The next morning, James said, a regular radiologist showed up around 9 a.m., looked at all the scans from the previous night and said they "looked good."

"After two days, I think the doctors recognized that her condition was progressively getting worse. Her pain levels worsened and her vitals were off the charts," James said. "Eventually they went down her throat and saw there was little blood flow to her stomach."

An additional test showed that all three major arteries from her heart were totally blocked. James said doctors immediately performed surgery on Eversole and "found everything had rotted."

Eversole died soon after.

"In my opinion, after her death the doctors are sitting around wondering how the hell it happened and second guessing what they missed. They went back to the CAT scan and to the doctor in Boise, Idaho, that said everything was fine."

On second look, James said, the doctors found that the CAT scan showed two of the three main arteries from the heart to be totally blocked.

"What we know happened is that she was screaming out for diagnosis. Nurses oversedated her with morphine, and that wasn't working. They tried to give her tests where she had to hold her breath, and she couldn't do that," James said.

"Ultimately by Jan. 22, 2010, her condition had reached a critical point, but it was too late to do anything. It's a tragic case. Her husband and their three daughters were at her bedside when she passed," James said.

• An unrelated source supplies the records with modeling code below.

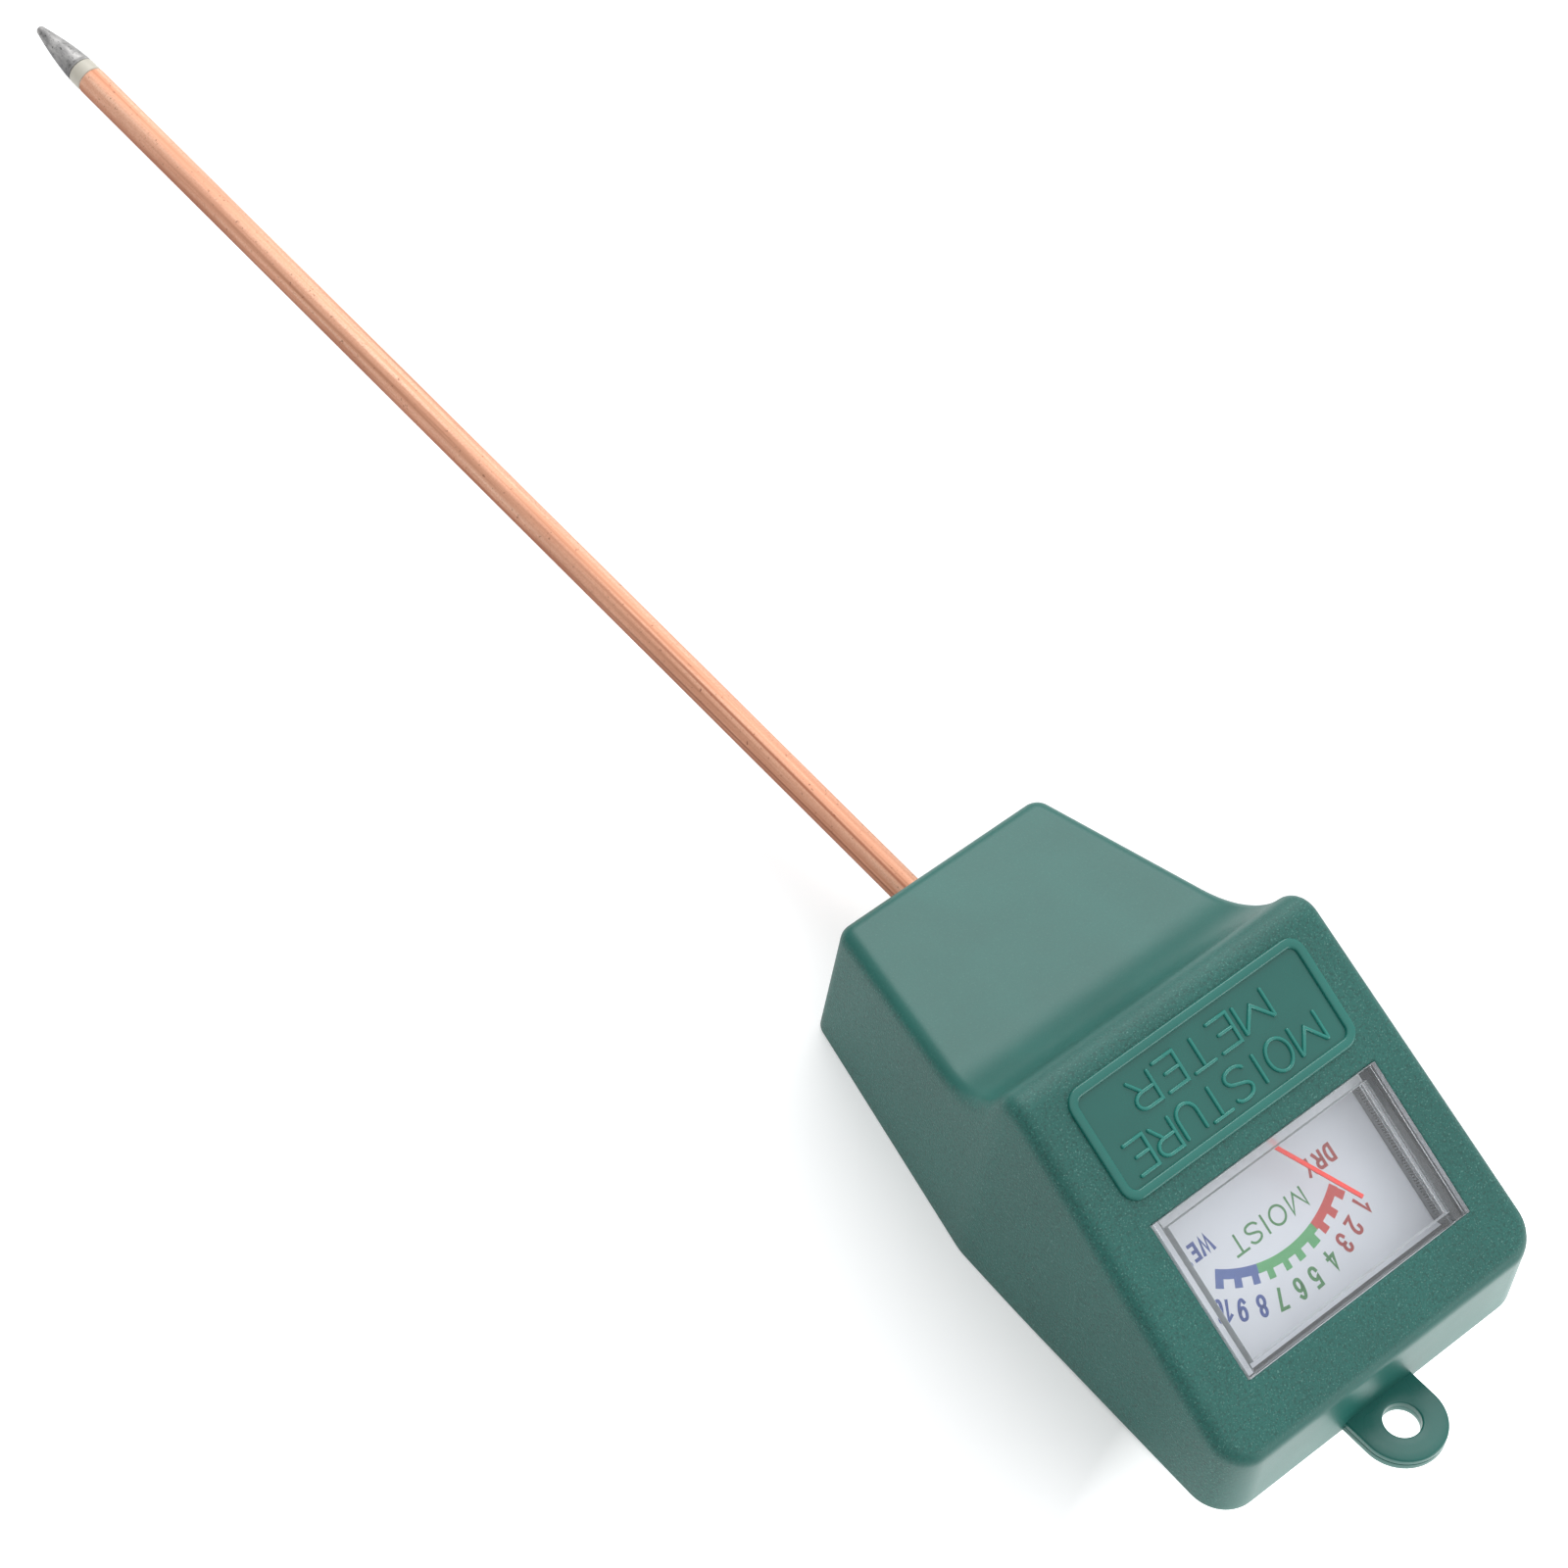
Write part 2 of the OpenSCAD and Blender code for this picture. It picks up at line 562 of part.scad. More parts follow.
// Hub with three balance arms on top of the coil, and a plain collet below it
hub_w = coil_top + 0.2;
arm_u = 4.2;
tail_v = 7.6;
module pointer_hub() color("#c4c7ca") on_coil() difference() {
    union() {
        translate([0, 0, coil_top]) cylinder(r = 0.85, h = top_cup - 0.3 - coil_top);
        translate([0, 0, coil_top]) cylinder(r = 1.7, h = hub_w - coil_top);
        box(-arm_u - 0.9, arm_u + 0.9, -0.3, 0.3, coil_top, hub_w);
        box(-0.3, 0.3, -tail_v - 0.9, 0, coil_top, hub_w);
        translate([0, 0, coil_bottom - 1.2]) cylinder(r = 0.85, h = 1.2);
    }
    translate([0, 0, coil_top - 1]) cylinder(r = pivot_r, h = 4);
    translate([0, 0, coil_bottom - 2]) cylinder(r = pivot_r, h = 4);
}

// Two small weights on the side arms, and a heavier one on the tail that balances the needle
module weight(r, h) rotate([0, 90, 0]) translate([0, 0, -h / 2]) tube(r, 0.33, h);
module balance_weights() color("#a9abad") on_coil() translate([0, 0, coil_top + 0.1]) {
    for (s = [-1, 1]) translate([s * arm_u, 0, 0]) weight(0.7, 0.9);
    translate([0, -tail_v, 0]) rotate([0, 0, 90]) weight(0.95, 1.6);
}

// Cranked needle: low at the hub, then up and level above the dial
module pointer() color("#f2543c") on_coil() let (low = hub_w, high = pointer_w, t = 0.35)
    rotate([0, -90, 0]) translate([0, 0, -0.35]) linear_extrude(0.7) polygon([
        [low, 1.2], [low, 3.4], [high - t / 2, 7.6], [high - t / 2, pointer_len], [high + t / 2, pointer_len],
        [high + t / 2, 7.4], [low + t, 3.2], [low + t, 1.2]]);

in_frame() front_housing();
in_frame() rear_cover();
in_frame() cover_screws();
in_frame() probe_tube();
in_frame() tip_insulator();
in_frame() probe_tip();
in_frame() probe_sleeve();
in_frame() core_rod();
in_frame() probe_bush();
in_frame() insulating_washer();
in_frame() tube_terminal();
in_frame() rod_terminal();
in_frame() rod_nut();
in_frame() red_lead();
in_frame() black_lead();
in_frame() meter_lens();
in_frame() meter_base();
in_frame() meter_screws();
in_frame() terminal_pins();
in_frame() dial_plate();
in_frame() movement_frame();
in_frame() movement_screws();
in_frame() yoke_ring();
in_frame() core_magnet();
in_frame() core_pin();
in_frame() top_bridge();
in_frame() bridge_screws();
in_frame() top_jewel();
in_frame() bottom_jewel();
in_frame() zero_arm();
in_frame() upper_hairspring();
in_frame() lower_hairspring();
in_frame() coil_frame();
in_frame() coil_winding();
in_frame() coil_pivots();
in_frame() pointer_hub();
in_frame() balance_weights();
in_frame() pointer();
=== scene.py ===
import json
import math

import bmesh
import bpy
import numpy as np
from mathutils import Matrix, Vector

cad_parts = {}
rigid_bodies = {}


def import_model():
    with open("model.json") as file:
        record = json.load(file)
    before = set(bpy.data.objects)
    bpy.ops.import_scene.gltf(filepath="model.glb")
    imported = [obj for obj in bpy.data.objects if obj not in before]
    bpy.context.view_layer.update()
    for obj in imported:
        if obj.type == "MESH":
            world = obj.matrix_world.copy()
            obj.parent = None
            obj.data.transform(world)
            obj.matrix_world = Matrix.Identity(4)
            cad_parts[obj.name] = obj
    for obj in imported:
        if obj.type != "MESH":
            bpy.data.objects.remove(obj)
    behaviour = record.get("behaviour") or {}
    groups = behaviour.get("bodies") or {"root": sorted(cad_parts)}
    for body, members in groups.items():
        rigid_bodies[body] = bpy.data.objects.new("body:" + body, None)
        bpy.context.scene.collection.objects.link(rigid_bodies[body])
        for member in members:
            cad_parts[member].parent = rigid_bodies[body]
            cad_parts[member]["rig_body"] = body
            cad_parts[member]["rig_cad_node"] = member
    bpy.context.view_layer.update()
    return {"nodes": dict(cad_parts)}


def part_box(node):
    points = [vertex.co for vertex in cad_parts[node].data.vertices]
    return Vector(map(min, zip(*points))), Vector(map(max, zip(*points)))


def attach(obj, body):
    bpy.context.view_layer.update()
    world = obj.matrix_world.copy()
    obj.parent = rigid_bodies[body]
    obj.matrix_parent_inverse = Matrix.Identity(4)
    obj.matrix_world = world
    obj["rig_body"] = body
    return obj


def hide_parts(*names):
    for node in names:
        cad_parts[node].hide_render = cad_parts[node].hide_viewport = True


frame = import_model()

# ---- measures, in mm
# x runs across, y from the neck end up to the hang tab, and z from the back to the dial side.
MM = 0.001
NECK_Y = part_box("front_housing")[0].y / MM  # the neck end in the frame
NECK_W, LIP_W, TOP_W = 21.0, 31.0, 33.0  # half widths of the housing
NECK_Z = 26.0  # corners of the dial side's line, from the neck end up
SHELF_Y, SHELF_Z = 38.5, 31.0
LIP_Y, LIP_Z = 44.0, 44.5
END_Y, END_Z = 102.0, 16.0
END_LEAN = 0.5  # the end face leans out by this much at the back
SHELF_R, LIP_R = 15.0, 4.5
EDGE_R, FOOT_R = 2.5, 0.5  # rounding of the long edges, and of the rim at the back
WALL = 2.2
FACE_ANGLE = math.atan2(LIP_Z - END_Z, END_Y - LIP_Y)
COS_F, SIN_F = math.cos(FACE_ANGLE), math.sin(FACE_ANGLE)
BEND_Y, BEND_SOFT = 57.0, 7.0  # the bend of the back, and how far it is soft to each side
BACK_RISE, BACK_RUN = 2.25, END_Y + END_LEAN - BEND_Y
BACK_ANGLE = math.atan2(BACK_RISE, BACK_RUN)
U0, U1, V0, V1 = -24.25, 22.25, 27.85, 54.35  # the window's edges on the dial face
GAP, CHAMFER = 0.12, 0.3  # clearance round the lens, and the opening's soft edge
MARGIN = GAP + CHAMFER
DIAL_W = -8.5  # the dial plate's surface, under the dial face
PROBE_Z, PROBE_R = 12.5, 2.5
TAB_Y, TAB_R, TAB_ROOT, HANG_R = 107.5, 7.1, 6.5, 3.0


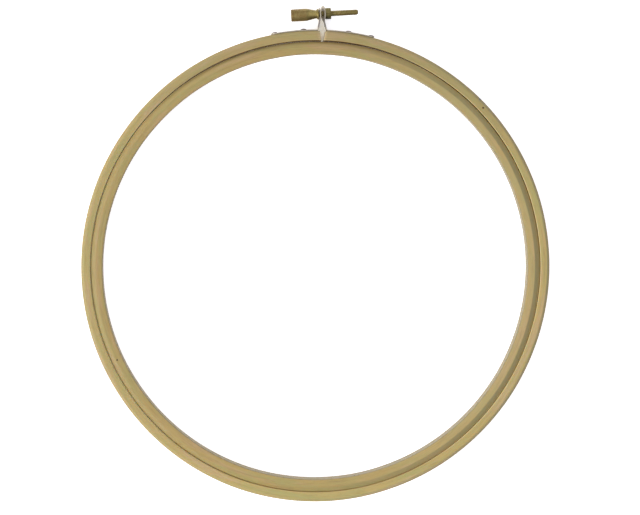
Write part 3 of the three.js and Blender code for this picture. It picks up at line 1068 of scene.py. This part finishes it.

The complaints lists as defendants: Winchester Medical Center; Winchester Emergency Physicians PC; Valley Health Systems; Winchester Surgical Clinic; Winchester Intensivists; Winchester Radiologists; Winchester Gastroenterology Associates; NightHawk Radiology Holdings Inc. and Virtual Radiological Corp., both of Delaware; as well as Drs. Peter Reuss, John Carl III, Thomas Gibson, Michael McAuliffe, Kyle Young and Llewellyn Kitchen.

James said it might take up to three years to get the case to either a Winchester, Va., or Martinsburg, W.Va., court.

"People need to know that when you walk into a hospital you are walking into a shell," James said. "Surgeons, radiologist, everyone works for themselves or a corporation, not for the hospital," James said.

"The thing about this case that bothers me is the tele-radiology.  It used to be that you could see a person face to face, shake his or her hand, not someone behind a curtain. These people are making decisions on our life. Now we don't know who the hell they are."

When contacted for comment,  Valley Health and Winchester Medical Center public relation manager Carol Weare said, "We do not comment on lawsuits."